Funding for no-longer-turnaround schools still an open question

Rejoice is turning to concern about funding at schools newly spared from an aggressive overhaul process.

The seven schools — all with top grades on the city’s performance metrics — pulled from the Department of Education’s “turnaround” roster on Monday were positioned to receive about $15 million in federal School Improvement Grants next year.

Being taken off the turnaround list means the schools won’t have to replace half of their teachers, lose their names, or get new principals. But it also means that they might not receive the funds: A letter distributed by the Department of Education to students at the schools on Tuesday states, “We regret that this [change] may result in the loss of federal resources for your school.”

The funds could make the difference between continued improvement and backsliding for the schools.

Five of the seven schools had received SIG funds in 2010 and 2011, enabling them to pay for enhancements that their principals said led to quick improvements. At Brooklyn’s School of Global Studies, nearly $1 million received under “transformation” allowed the school to buy new technology and hire expert teachers. William E. Grady Career and Technical High School paid for tutoring, college trips, an extended program, and Saturday school for students who had fallen behind. Both schools scored B’s on their most recent city progress reports after years of low grades.

“If we don’t get the money we wont be able to finish what we started,” Geraldine Maione, Grady’s principal, said this week. “We started out on the premise that we were getting this money for three years because that is what we were told.”

The city has signaled that it would like to see the schools get the extra aid. When he announced the turnaround changes, Chancellor Dennis Walcott said the department would “continue to support these schools in their growth.” On Thursday, he said the city was examining its capacity to provide extra funding.

But Walcott did not specify whether the schools would receive the same level of additional funding that they would have received under turnaround. He also did not specify whether the schools would be able to carry out the enhancements, such as restructuring into small learning communities or adding new technical programs, that the city had detailed in public proposals for each school. Department officials have declined to answer those questions this week.

There are three ways the funding question could be resolved.

The city could ask the schools to carry on without any extra funds — but that would risk setting the schools back, exactly the outcome that Regents Chancellor Merryl Tisch said was undesirable when she spoke out against turnaround at Grady and other schools that had shown improvements.

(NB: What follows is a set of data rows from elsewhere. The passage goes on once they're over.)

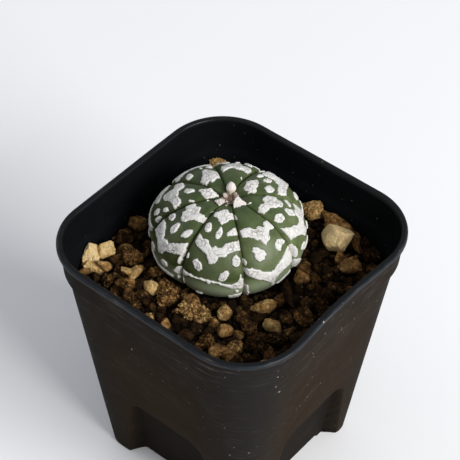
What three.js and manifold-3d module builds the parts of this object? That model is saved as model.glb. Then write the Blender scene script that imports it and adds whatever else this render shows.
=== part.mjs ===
// A star cactus with eight ribs in a square nursery pot of gritty soil.
// Millimetres, +Z up, origin on the ground under the middle of the pot.
// The corner nearest the photograph's camera points to +X and -Y.
import * as THREE from 'three';
import Module from 'manifold-3d';
import { mergeVertices } from 'three/addons/utils/BufferGeometryUtils.js';

const wasm = await Module();
wasm.setup();

// Pot
const POT_SIDE = 75;        // outside of the lip
const POT_HEIGHT = 80.5;
const POT_CORNER = 17.5;    // corner radius at the lip
const LIP_BOW = 0.8;        // how far the +X side of the lip is drawn in
const FOOT_SIDE = 50.4;     // side of the pot at the ground
const SHOULDER_Z = 70;      // where the taper ends and the collar begins
const WALL = 1.15;
const FLOOR_Z = 3;
const FOOT_LIFT = 1;        // underside of the floor above the ground
const SCOOP_TOP = 30.8;     // top edge of the hollow between two feet

// Soil
const GAP = 0.3;            // clearance kept between separate pieces
const SOIL_Z = 65.6;

// Cactus
const BODY_AT = [-7.05, 6.6, 71.8];   // middle of the body at its widest height
const BODY_RADIUS = 21;
const BODY_RISE = 13.2;     // widest height up to the shoulders of the crown
const BODY_DROP = 12.5;     // widest height down to the virtual bottom
const BODY_POWER = 2.25;    // fullness of the profile above its widest height
const UNDER_POWER = 2.1;    // and below it
const CROWN_DIP = 2.1;
const CROWN_SHIFT = [0.4, 0.3];      // the growing point lies a little off the body's axis
const GROOVES = [-87, -38, 6.5, 50, 100, 143, 184, 230, 273];   // degrees, left edge of rib 1 first
const ROOT_Z = 47;

function randomFrom(seed) {
  let s = seed;
  return function () {
    s = (s + 0x6D2B79F5) | 0;
    let t = Math.imul(s ^ (s >>> 15), 1 | s);
    t = (t + Math.imul(t ^ (t >>> 7), 61 | t)) ^ t;
    return ((t ^ (t >>> 14)) >>> 0) / 4294967296;
  };
}

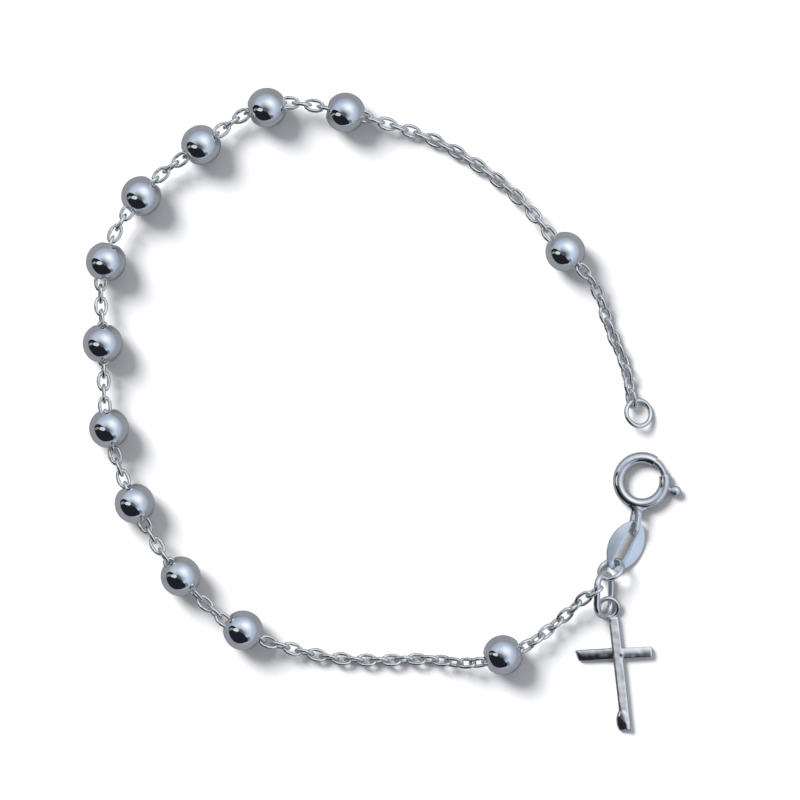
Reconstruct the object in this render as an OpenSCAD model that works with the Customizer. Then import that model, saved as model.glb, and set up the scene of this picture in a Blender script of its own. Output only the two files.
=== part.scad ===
// Rosary bracelet of sterling silver, lying open on a table.
// Cable chain carries ten decade beads between two lone beads. One end holds a plain ring,
// the other an oval ring with a small cross, a plate link and a spring ring clasp.
// X runs right, Y away and Z up. The origin is under the middle of the bracelet.

/* [Beads] */
// Diameter of every bead
bead_d = 4; // [3.4:0.1:4.6]
// Wall of the hollow beads
bead_wall = 0.3; // [0.2:0.05:0.5]
// Play between the chain and the drilled holes of a bead
bead_play = 0.17; // [0.1:0.01:0.24]

/* [Chain] */
// Outer length of an oval link
link_l = 2.08; // [1.96:0.02:2.3]
// Outer width of an oval link
link_w = 1.42; // [1.36:0.01:1.5]
// Diameter of the link wire
link_wire_d = 0.31; // [0.26:0.01:0.34]
// Play left between two links that are pulled straight
link_play = 0.2; // [0.16:0.01:0.26]
// Distance over which the chain sinks from a bead to the table
sink_run = 6.5; // [5:0.5:8]

/* [End ring] */
// Outer diameter of the ring at the free end
end_ring_d = 3.1; // [2.6:0.1:4]
// Diameter of its wire
end_ring_wire_d = 0.42; // [0.34:0.01:0.46]
// Lean of the end ring on the last link
end_ring_lean = 24; // [15:1:30]

/* [Spring ring clasp] */
// Outer diameter of the spring ring
clasp_d = 5.8; // [5.4:0.1:6.6]
// Diameter of its hollow tube
clasp_tube_d = 1.16; // [1.1:0.02:1.3]
// Diameter of the gate wire that slides in the tube
gate_d = 0.68; // [0.56:0.02:0.7]
// Play between the gate and the bore of the tube
gate_play = 0.06; // [0.04:0.01:0.08]
// Turn of the gate from shut to open
gate_turn = 46; // [40:1:48]
// Diameter of the thumb ball on the gate
thumb_d = 1.1; // [0.9:0.05:1.3]
// Diameter of the neck under the thumb ball
thumb_neck_d = 0.46; // [0.36:0.02:0.5]
// Length of the soldered eye, from the ring outwards
eye_l = 2.65; // [2.5:0.05:3]
// Height of the eye
eye_h = 1.7; // [1.5:0.05:1.8]
// Width of the strip that the eye is bent from
eye_w = 0.46; // [0.36:0.02:0.48]
// Thickness of that strip
eye_t = 0.3; // [0.24:0.02:0.32]

/* [Plate link] */
// Length of the plate link
plate_l = 5.5; // [5.3:0.1:6]
// Width of the plate link
plate_w = 3.56; // [3.3:0.02:3.8]
// Radius of its two ends
plate_tip_r = 1; // [0.8:0.05:1.3]
// Thickness of the plate link
plate_t = 0.25; // [0.2:0.01:0.28]
// Width of the slot
slot_w = 0.8; // [0.76:0.02:1]
// Metal left between the slot and each end
slot_land = 0.65; // [0.6:0.05:0.75]

/* [Rings] */
// Outer diameter of the round jump ring
jump_d = 2.95; // [2.8:0.05:3.2]
// Diameter of its wire
jump_wire_d = 0.38; // [0.32:0.01:0.4]
// Outer length of the oval ring that carries the cross
oval_l = 4.8; // [4.5:0.1:5.2]
// Outer width of the oval ring
oval_w = 3.1; // [2.9:0.1:3.4]
// Diameter of its wire
oval_wire_d = 0.52; // [0.44:0.01:0.54]

/* [Cross] */
// Length of the upright
upright_l = 11.4; // [9:0.1:13]
// Width of the upright
upright_w = 1.02; // [0.8:0.02:1.2]
// Thickness of the cross
cross_t = 0.8; // [0.6:0.05:1]
// Length of the bar
bar_l = 7.7; // [6:0.1:9]
// Width of the bar
bar_w = 1.12; // [0.8:0.02:1.3]
// Distance from the top of the upright to the middle of the bar
bar_down = 3.7; // [2.5:0.05:5]
// Diameter of the flared foot
foot_d = 1.4; // [1.1:0.05:1.7]
// Length of the flare
foot_l = 2; // [1:0.1:2.5]
// Outer diameter of the loop soldered to the top
loop_d = 2.5; // [2.4:0.05:2.8]
// Diameter of the loop's wire
loop_wire_d = 0.42; // [0.36:0.01:0.44]

/* [Hidden] */
$fn = 48;
silver = [0.80, 0.82, 0.86];
bright = [0.88, 0.90, 0.94];

// Route of the chain on the table, from the oval ring round to the end ring
route = [
  [21.6, -18], [20.4, -18.7], [17.7, -21.1], [15.2, -23.1], [12, -24.8],
  [9.2, -25.4], [4.2, -25.1], [-1.3, -25.2], [-5.4, -24.9], [-9.6, -23.9],
  [-14.1, -22.3], [-20.3, -16.8], [-24.9, -9.5], [-27.5, -2], [-28, 6.5],
  [-27.9, 14.7], [-24.3, 21.3], [-18.2, 26.3], [-11.7, 30.3], [-3.8, 29.6],
  [0.2, 28.5], [4.9, 26.9], [9.3, 24.4], [13.2, 21.3], [18.1, 15.6],
  [20.9, 12.6], [22.7, 7.8], [24.2, 4.1], [24.9, 0.4]
];
// Points of the route that carry a bead: the first lone bead, decade beads 10 to 1, the second lone bead
bead_points = [4, 10, 11, 12, 13, 14, 15, 16, 17, 18, 19, 24];
// Lean of each bead's hole along the chain, in degrees
bead_leans = [6, 9, 12, 10, 12, 11, 9, -12, -10, 5, -8, 9];
// Turn of the links about the chain: share of its length, degrees
twist = [
  [0, 72], [0.1, 44], [0.18, 14], [0.27, 22], [0.37, -6], [0.48, 12],
  [0.6, -12], [0.72, 8], [0.8, 16], [0.87, -8], [0.94, -30], [1, -50]
];

// Smallest gap between a piece and the table, and between pieces that touch
rest_gap = 0.02;
touch_gap = 0.08;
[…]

Plus, the seven schools are still on the state’s list of “persistently low-achieving” schools, so the city must submit new plans showing how it will help them improve. Plans that do not call for extra funding could run into trouble getting approved — particularly after the city briefly argued that the schools desperately need additional funds. If city officials suddenly say they were wrong about the schools’ need, their credibility in requesting turnaround funding for 26 schools still slated for the process could be damaged.

Another option, to try again to seek federal funds for the schools, would require new teacher evaluations to be in place so the schools could be restored to “transformation” and restart, the federal reform processes most of them had already been undergoing. The city’s letter to students at the seven schools suggested that this option is on the table, saying, “However, we are continuing to press for an agreement with the United Federation of Teachers, the city’s teachers union, to implement a strong teacher evaluation system” that would allow “a different school improvement model.”

In some ways, an agreement seems within reach. After all, the union and city have announced an agreement on a key point of dispute from the failed talks, and union and city officials are scheduled to have their first session next week with a mediator who is charged with jump-starting evaluation talks for the schools that were undergoing transformation and restart.

But the city bristled at being ordered back into talks, and it is hard to imagine the city and union working out and implementing new teacher evaluations in seven schools when they failed reach a deal for 33 schools — giving rise to the impasse that prompted the turnaround plan in the first place.

Finally, the city could simply come up with funds from its own coffers to make up the difference. Funding enhancements at seven schools with top grades would raise issues of equity, and the city has signaled that it has limited tolerance for paying a bill it believes the state should cover with federal funds. When the Panel for Educational Policy last month approved a contract for nonprofit partnerships at 11 schools that were undergoing “restart” this year, department officials said the schools would cease to receive funding if the state does not approve SIG funds for next year.

But there are also signs that the city could shoulder the costs. In its plans for the schools, the Department of Education suggested that it might be able to foot the bill, saying that it would carry out turnaround even if the state did not agree to fund the efforts. And $15 million is a tiny line item for a department with a total budget of more than $20 billion — especially when the city is receiving more school aid from the state this year than it had anticipated.

On Thursday, Walcott said the department was exploring how to meet the seven schools’ funding. “I’ll be talking to the principals and getting more information from them and listening to their feedback and then we’ll be making the determinations,” he said. “What we’re doing is looking at our finances as well and how we could financially support them. We want to make sure we can continue their progress.”